Thursday, January 28, 2016

January of Me-Day 22



Starting Thoughts
I took an MHD today. I woke up in a slight worried state; over what, I can't really pin point.  I think I always start to get general worry when things are going well in my life. When is the other shoe going to drop? My feelings of happiness are a distraction from my, "I have a bad feeling something is about to go wrong." I often don't feel right about getting "comfortable," because as soon as I do it all falls apart. For example, I'm finally starting to like my job and that worries me.
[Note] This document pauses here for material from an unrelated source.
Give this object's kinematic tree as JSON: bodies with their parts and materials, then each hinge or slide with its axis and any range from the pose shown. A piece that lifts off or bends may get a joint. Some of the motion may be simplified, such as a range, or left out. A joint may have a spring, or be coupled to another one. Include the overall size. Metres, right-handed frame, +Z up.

I haven't been spoken to, but in my last job I wasn't until I learned no one was saying anything to me. So how do I know that there isn't this giant shoe about to drop? It's stuff like that, just when I think everything is going well. This doesn't seem like that type of place, but my paranoia doesn't know the difference. I can almost describe my mood as sort of a stalemate. I am scared to continue being happy, but I don't want to be negative. So it's like I just sit there in limbo. However, I am proud of myself for continuing to practice my skills and not self-sabotage.

Progress

  • Contacted my podcast customer service and found out my renewal isn't until the end of April. This gives me more time to convert my episodes to YouTube. I may even be able to pay for a subscription for one more year.
  • My friend showed me a website that automatically converts MP3 files into video format. I just have to upload the MP3 and a photo. Not only that but it also uploads them to Youtube without having to do the extra step. This is going to save me so much time! It's super quick too!
  • Went food shopping.


Mindfulness/Other DBT Skills
  • Morning yoga.
  • Felt paranoid about several things, and contact a friend to talk.
  • Was initially snippy with someone online, but apologized to them. Sometimes I feel shame and it's hard for me to apologize.
  • Day 8 of 30 Days of Yoga Camp.
Highlights

  • Wallet I lost over the summer was mailed back to me.
  • Got the expired gift card in the wallet replaced.
  • Found another can of cat food I had dropped (so all cans have been found).
  • Went to support group.
  • Went to the Ether Dome at MGH before group.
  • Was asked by a group member to be part of a photo documentary that captures the daily lives of mentally ill people.
End Thoughts
Continuing to do a good job of getting myself into wise mind and using my skills when I start to have worry thoughts. Today was a little bit tougher, but I still did everything I was suppose to (yoga, went to group) and I didn't give into my impulses.